В мае Центральный банк по настойчивой просьбе правительства последний раз в 1992 году повышает процентную ставку по кредитам до 80 процентов. С 1 июля унифицируется валютный курс, вводится режим конвертируемости рубля по текущим операциям.

Постепенно набирает темпы приватизация в сферах торговли, бытового обслуживания, общественного питания и в то же время завершается формирование правовых и организационных основ приватизации крупной промышленности. Не сумев в мае провести через Верховный Совет закон о банкротстве, правительство попыталось запустить этот совершенно необходимый для оздоровления экономики механизм указом президента. К сожалению, не получилось, парламент отверг его.

В июле-августе месячные темпы инфляции держатся на уровне 10 процентов. Столкнувшись с серьезными финансовыми проблемами, многие предприятия переводят партнеров на предоплату, усиливают контроль за их платежеспособностью. На целом ряде предприятий в связи с падением производства – неполная занятость, вынужденные отпуска. Медленно, но неуклонно растет открытая безработица.

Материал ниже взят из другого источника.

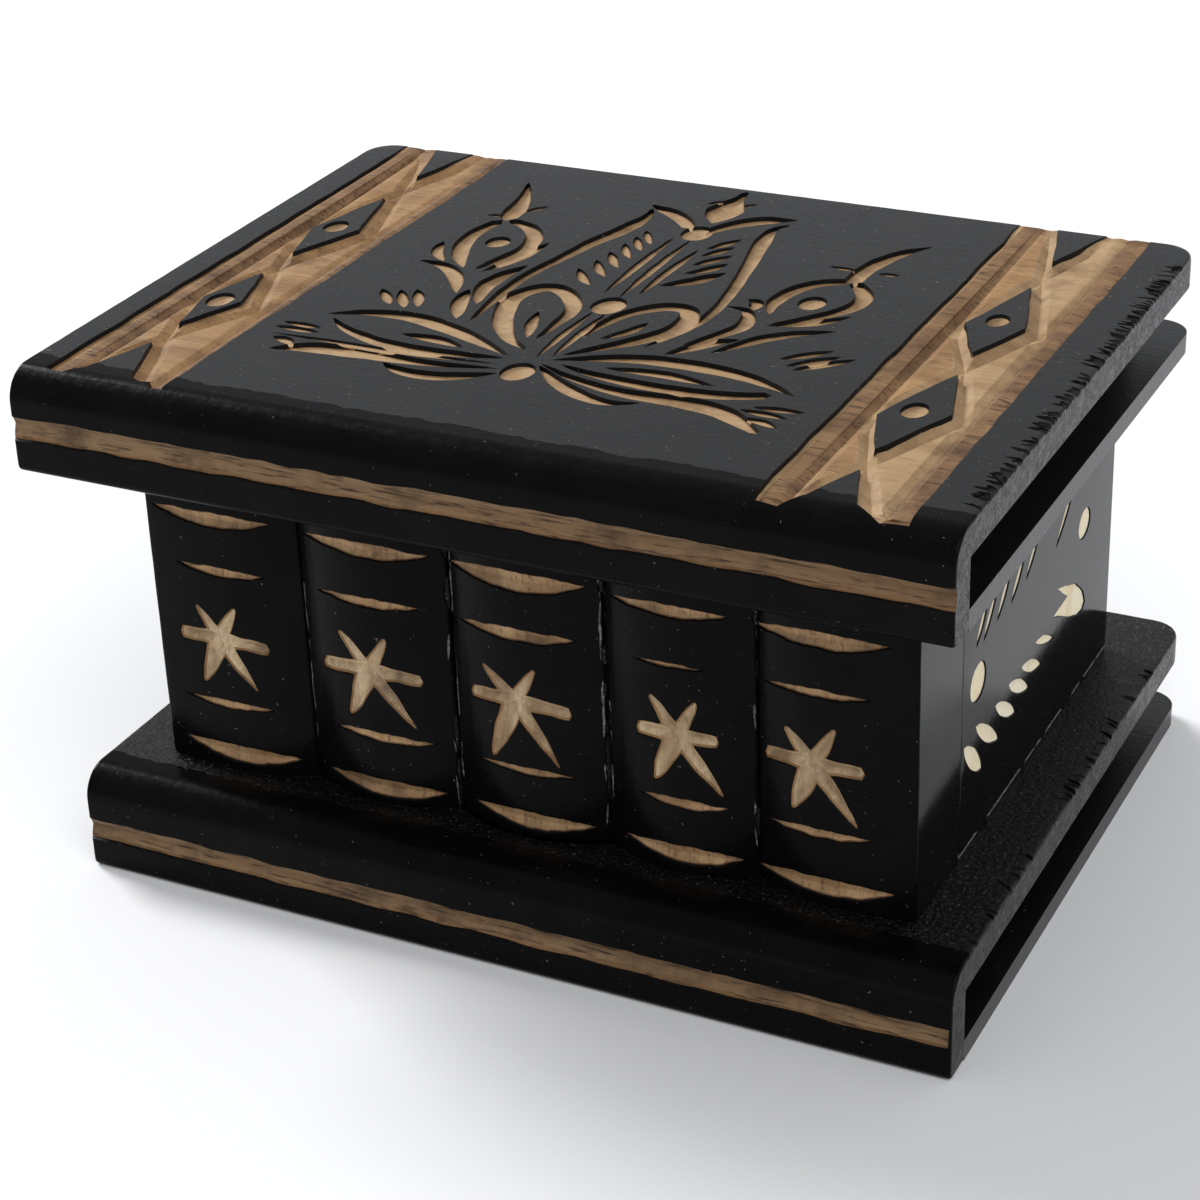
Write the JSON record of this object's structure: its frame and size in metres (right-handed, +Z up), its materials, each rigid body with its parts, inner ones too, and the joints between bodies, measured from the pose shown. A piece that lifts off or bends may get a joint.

По мере продвижения вперед возникают все новые и новые трудности. Странное это движение. Оно не похоже на карабканье вверх пусть по крутому, опасному, но крепкому склону, когда только от тебя, твоей силы и выдержки зависит достижение поставленной цели. Скорее, это мучительный путь по болотистому торфянику: колышется под ногами тропинка, сечет осока, комарье слепит глаза, и любой неверный шаг может сбросить с тропы в черную жижу…

Самая большая опасность и самая серьезная тревога по-прежнему – финансы. Две проблемы, принципиально разные по своей природе, – неплатежи предприятий и кризис денежной наличности, достигший предельной остроты накануне летних отпусков, – порождают единодушное и все более жесткое требование к органам власти: дайте денег!